Vladimir_Nesov comments on Cole Wyeth’s Shortform

Vladimir_Nesov 24 May 2025 14:27 UTC
3 points
0
Since reasoning trace length increases with more steps of RL training (unless intentionally constrained), probably underlying scaling of RL training by AI companies will be observable in the form of longer reasoning traces.
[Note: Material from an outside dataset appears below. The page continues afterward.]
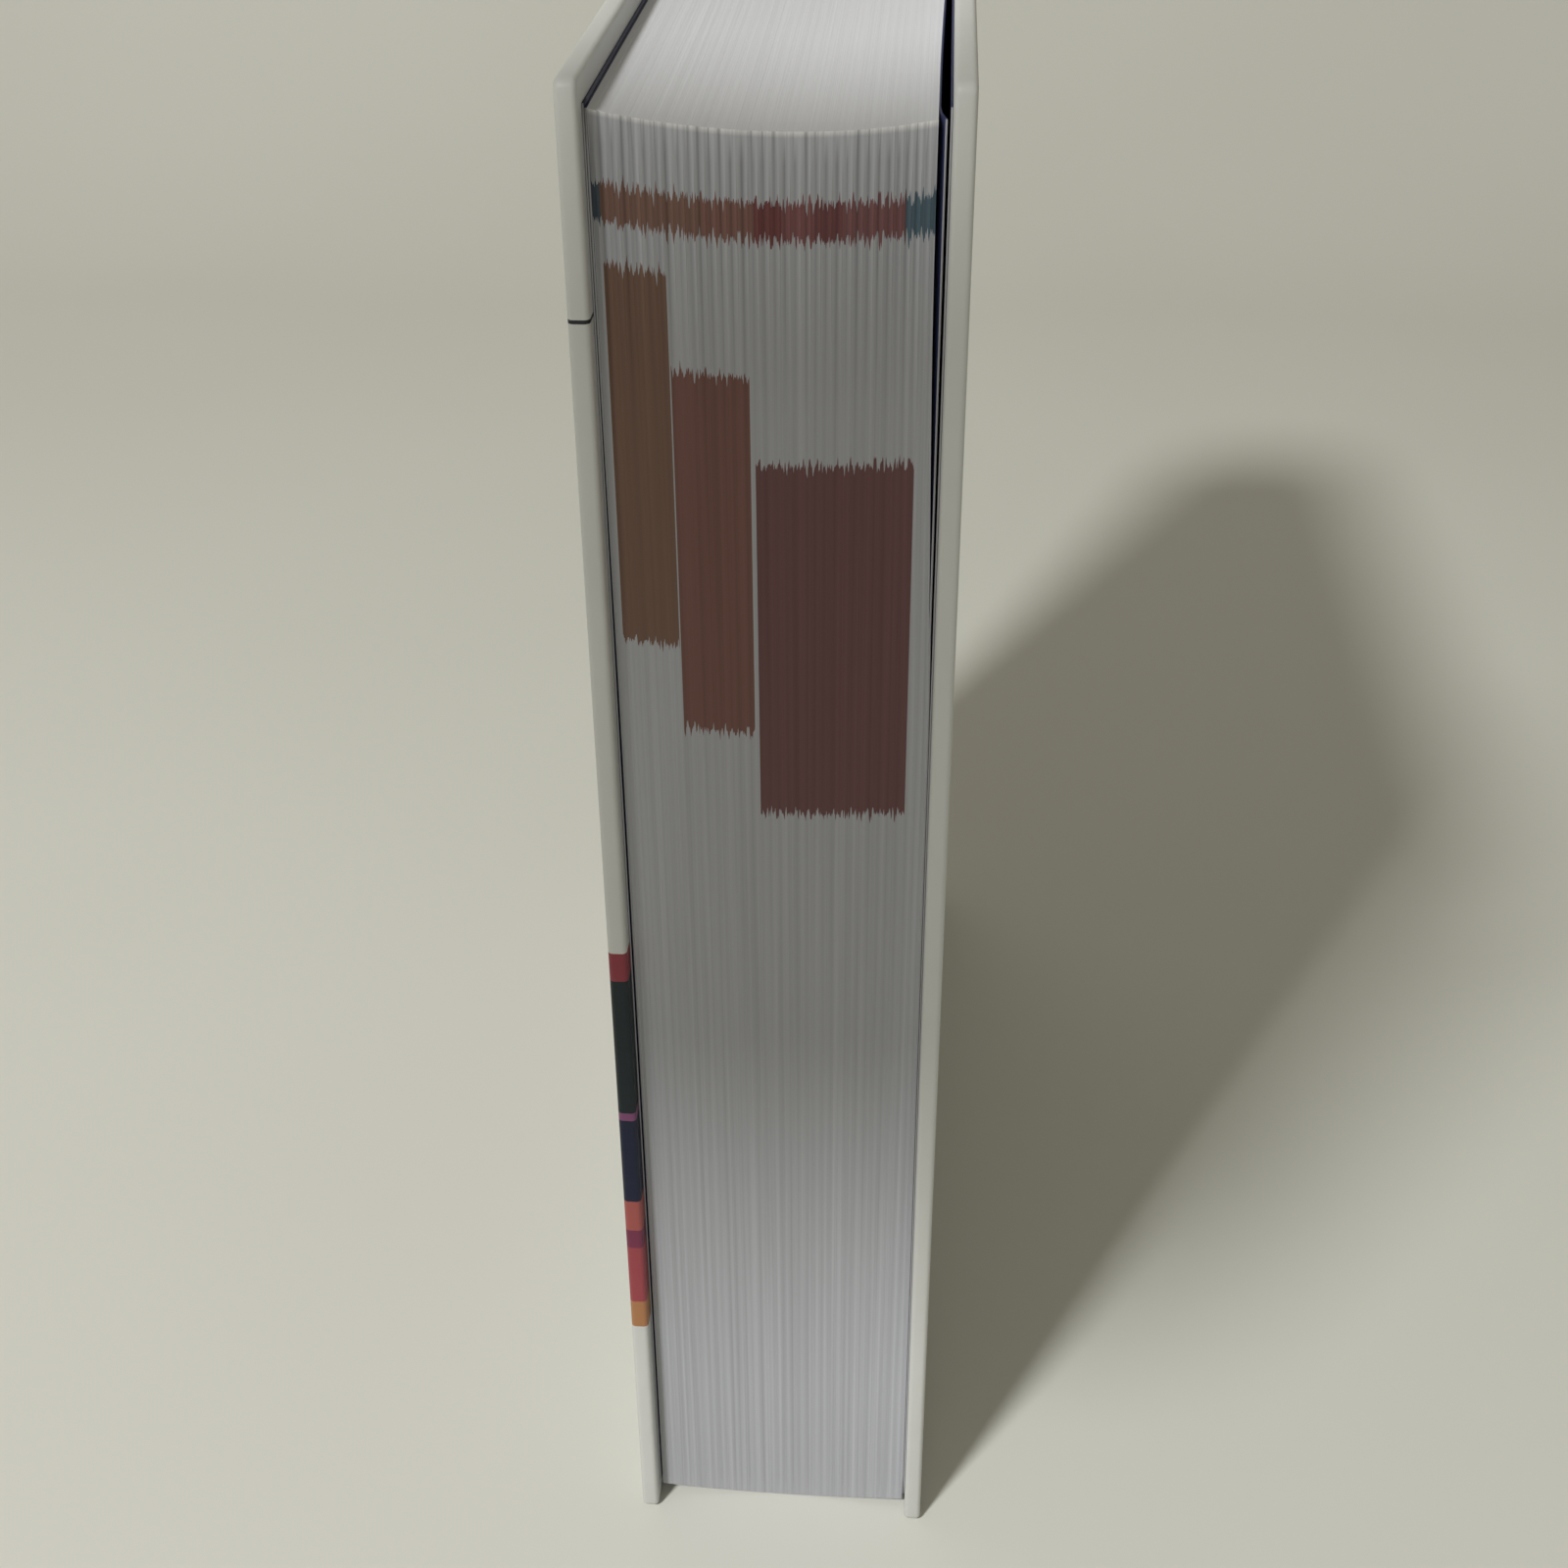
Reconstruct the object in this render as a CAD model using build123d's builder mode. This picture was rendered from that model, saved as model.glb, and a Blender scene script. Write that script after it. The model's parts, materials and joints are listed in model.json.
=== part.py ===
"""Hardcover textbook that stands on its tail.

A page block with a rounded, backed spine hangs in a case of two boards and a
curved spine strip. Each cover turns about an upright line in its joint groove.
X is the thickness with the front cover at -X, Y runs from the fore edge to the
spine, Z is up. The origin is the middle of the base.
"""

from build123d import *
from math import asin, degrees, radians, sqrt, tan
import os

# Page block, in millimetres
page_height = 274.0
page_width = 216.0
bulk = 47.7
fore_edge_hollow = 1.5
spine_bulge = 5.0
shoulder_flare = 1.8
shoulder_angle = 45.0

# How far the pages have slumped at the fore edge, and the depth that the spine still holds level
sag_front = 0.4
sag_middle = 3.8
sag_back = 1.4
level_depth = 12.0

# How far the case stands out past the pages
square_fore = 3.5
square_ends = 4.0

# Sheet and card thicknesses
endpaper = 0.3
case_paper = 0.25
board_thickness = 2.7
mull = 0.25
lining = 0.2
inlay = 0.6

# Case making
board_corner_radius = 1.5
board_edge_radius = 0.6
turn_in = 15.0
mull_flange = 25.0
mull_short = 18.0

# Joint groove, measured from the hinge line in its middle
board_to_hinge = 4.0
hinge_to_shoulder = 1.5
crease_gap = 0.3
leaf_gap = 0.3
ridge_clearance = 0.3
ridge_radius = 0.8
hollow_back = 0.55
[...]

Claude 4 is more obviously a pretrained model update, not necessarily a major RLVR update (compared to Claude 3.7), and coherent long task performance seems like something that would greatly benefit from RLVR if it applies at all (which it plausibly does).

So I don’t particularly expect Claude 4 to be much better on this metric, but some later Claude ~4.2-4.5 update with more RLVR post-training released in a few months might do much better.
- Cole Wyeth 24 May 2025 14:36 UTC
  3 points
  1
  Parent
  We can still check if it lies on the projected slower exponential curve before reasoning models were introduced.
  - Vladimir_Nesov 24 May 2025 14:49 UTC
    11 points
    0
    Parent
    Sure, but trends like this only say anything meaningful across multiple years, any one datapoint adds almost no signal, in either direction. This is what makes scaling laws much more predictive, even as they are predicting the wrong things. So far there are no published scaling laws for RLVR, the literature is still developing a non-terrible stable recipe for the first few thousand training steps.